Start of Data supplied

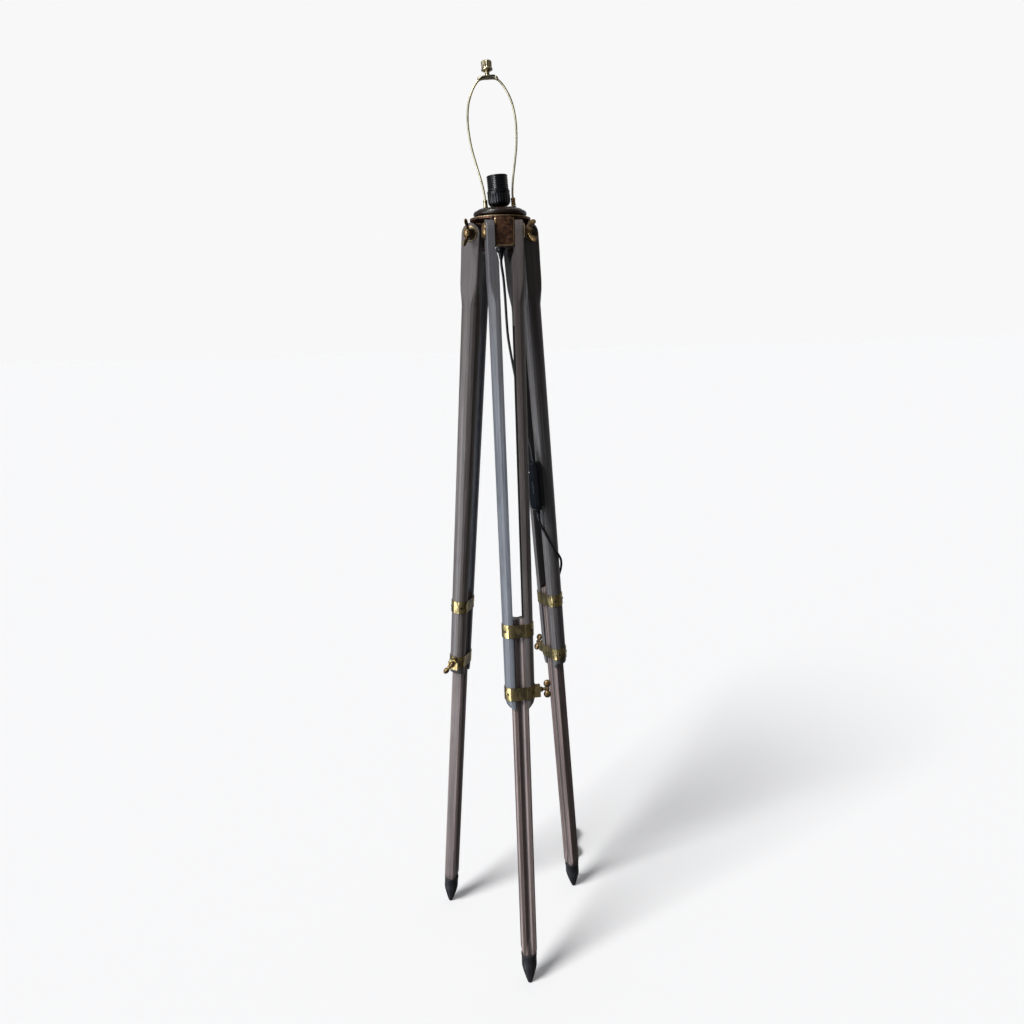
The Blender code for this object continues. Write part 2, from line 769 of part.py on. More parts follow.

End of Data supplied
Start of Data supplied

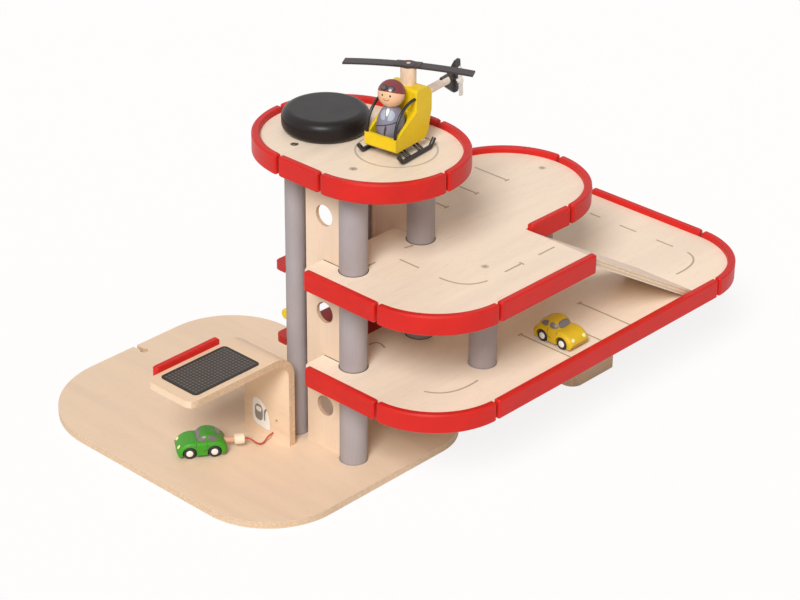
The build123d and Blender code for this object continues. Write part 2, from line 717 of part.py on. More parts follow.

End of Data supplied
Start of Data supplied

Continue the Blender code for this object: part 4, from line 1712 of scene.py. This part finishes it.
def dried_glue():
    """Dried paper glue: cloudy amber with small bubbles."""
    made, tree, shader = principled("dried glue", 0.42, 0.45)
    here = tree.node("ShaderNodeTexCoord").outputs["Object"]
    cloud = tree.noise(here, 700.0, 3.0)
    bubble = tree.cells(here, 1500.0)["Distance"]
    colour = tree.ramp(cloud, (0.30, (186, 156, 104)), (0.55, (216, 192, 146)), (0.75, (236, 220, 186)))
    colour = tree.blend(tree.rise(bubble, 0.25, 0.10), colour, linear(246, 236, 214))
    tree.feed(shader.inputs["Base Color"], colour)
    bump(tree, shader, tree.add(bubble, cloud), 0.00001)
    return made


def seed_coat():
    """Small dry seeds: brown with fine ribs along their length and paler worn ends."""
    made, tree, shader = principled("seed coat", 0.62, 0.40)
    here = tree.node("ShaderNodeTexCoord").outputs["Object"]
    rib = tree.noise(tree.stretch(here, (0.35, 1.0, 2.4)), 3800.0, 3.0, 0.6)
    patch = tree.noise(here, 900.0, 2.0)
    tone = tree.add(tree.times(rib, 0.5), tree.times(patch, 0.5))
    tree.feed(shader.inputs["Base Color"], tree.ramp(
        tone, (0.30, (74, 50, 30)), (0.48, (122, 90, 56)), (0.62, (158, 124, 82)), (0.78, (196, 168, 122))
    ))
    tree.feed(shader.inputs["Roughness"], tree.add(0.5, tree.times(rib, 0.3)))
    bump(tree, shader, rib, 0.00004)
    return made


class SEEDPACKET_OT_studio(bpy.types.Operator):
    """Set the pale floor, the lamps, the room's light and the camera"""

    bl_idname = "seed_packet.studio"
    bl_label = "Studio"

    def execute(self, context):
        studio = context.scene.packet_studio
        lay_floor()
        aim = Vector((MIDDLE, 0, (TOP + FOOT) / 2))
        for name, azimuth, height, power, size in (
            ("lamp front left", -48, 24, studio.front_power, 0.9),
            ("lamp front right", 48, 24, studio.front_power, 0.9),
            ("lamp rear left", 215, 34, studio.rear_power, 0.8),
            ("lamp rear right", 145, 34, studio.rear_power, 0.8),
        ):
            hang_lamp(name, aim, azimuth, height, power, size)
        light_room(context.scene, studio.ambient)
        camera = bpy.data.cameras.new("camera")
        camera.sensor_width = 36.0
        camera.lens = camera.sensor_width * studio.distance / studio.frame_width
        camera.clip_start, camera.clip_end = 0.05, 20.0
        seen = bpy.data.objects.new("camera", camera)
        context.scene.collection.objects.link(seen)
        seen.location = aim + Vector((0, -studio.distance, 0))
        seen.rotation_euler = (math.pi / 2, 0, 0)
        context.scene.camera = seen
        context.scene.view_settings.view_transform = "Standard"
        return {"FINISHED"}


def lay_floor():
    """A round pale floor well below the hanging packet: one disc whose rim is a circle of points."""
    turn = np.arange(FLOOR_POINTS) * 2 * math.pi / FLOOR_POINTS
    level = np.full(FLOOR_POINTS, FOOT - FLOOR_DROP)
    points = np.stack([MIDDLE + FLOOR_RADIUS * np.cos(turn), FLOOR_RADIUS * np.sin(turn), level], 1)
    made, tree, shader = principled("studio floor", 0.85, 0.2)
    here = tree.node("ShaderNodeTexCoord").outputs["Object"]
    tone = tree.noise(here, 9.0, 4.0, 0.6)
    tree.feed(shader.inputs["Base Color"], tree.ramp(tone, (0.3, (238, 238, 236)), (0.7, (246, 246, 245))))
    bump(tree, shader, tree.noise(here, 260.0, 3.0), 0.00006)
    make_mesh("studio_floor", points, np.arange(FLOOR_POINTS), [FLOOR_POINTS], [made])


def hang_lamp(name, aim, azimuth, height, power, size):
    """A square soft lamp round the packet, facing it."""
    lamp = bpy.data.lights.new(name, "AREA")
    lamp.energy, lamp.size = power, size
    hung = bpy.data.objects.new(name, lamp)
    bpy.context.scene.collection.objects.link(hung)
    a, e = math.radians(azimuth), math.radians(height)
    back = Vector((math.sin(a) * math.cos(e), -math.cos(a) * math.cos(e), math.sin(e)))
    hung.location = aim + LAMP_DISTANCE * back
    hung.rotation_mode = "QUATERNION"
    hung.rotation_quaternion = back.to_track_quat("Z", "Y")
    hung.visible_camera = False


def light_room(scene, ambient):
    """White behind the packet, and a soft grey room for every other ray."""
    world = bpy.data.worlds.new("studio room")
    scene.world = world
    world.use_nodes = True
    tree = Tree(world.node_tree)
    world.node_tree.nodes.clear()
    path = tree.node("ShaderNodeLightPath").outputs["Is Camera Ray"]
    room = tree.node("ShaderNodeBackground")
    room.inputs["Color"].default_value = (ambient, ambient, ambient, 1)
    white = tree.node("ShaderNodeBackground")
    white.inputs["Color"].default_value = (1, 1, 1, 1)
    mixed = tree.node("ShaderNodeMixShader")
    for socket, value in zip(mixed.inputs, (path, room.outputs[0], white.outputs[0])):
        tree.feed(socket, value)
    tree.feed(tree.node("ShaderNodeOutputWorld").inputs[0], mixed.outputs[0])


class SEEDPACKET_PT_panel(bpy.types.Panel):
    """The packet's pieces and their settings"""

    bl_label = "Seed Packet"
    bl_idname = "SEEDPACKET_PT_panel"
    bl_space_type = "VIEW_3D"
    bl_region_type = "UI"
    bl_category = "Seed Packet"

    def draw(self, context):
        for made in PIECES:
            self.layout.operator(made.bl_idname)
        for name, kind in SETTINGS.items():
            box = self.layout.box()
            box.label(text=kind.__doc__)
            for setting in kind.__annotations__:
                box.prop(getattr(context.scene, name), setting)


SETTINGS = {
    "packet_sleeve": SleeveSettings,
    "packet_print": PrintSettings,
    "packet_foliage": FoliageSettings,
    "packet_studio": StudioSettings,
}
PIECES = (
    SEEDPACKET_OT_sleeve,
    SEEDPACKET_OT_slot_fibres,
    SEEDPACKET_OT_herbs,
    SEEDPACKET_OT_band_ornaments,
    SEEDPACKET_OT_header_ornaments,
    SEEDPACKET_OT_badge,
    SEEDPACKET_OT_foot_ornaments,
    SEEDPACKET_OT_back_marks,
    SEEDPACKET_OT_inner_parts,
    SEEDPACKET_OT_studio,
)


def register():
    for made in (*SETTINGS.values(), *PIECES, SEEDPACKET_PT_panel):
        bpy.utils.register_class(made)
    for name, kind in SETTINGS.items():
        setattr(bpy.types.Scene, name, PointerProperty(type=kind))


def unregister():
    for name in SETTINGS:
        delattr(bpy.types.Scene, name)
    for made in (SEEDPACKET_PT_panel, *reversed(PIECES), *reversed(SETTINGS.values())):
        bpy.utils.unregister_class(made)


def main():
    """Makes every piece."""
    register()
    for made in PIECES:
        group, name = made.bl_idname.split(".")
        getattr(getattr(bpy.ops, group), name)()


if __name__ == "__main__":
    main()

End of Data supplied

What you are asked to do: Which lines contain the word "continues"? Copy each of them.

Result for this task:
The Blender code for this object continues. Write part 2, from line 769 of part.py on. More parts follow.
The build123d and Blender code for this object continues. Write part 2, from line 717 of part.py on. More parts follow.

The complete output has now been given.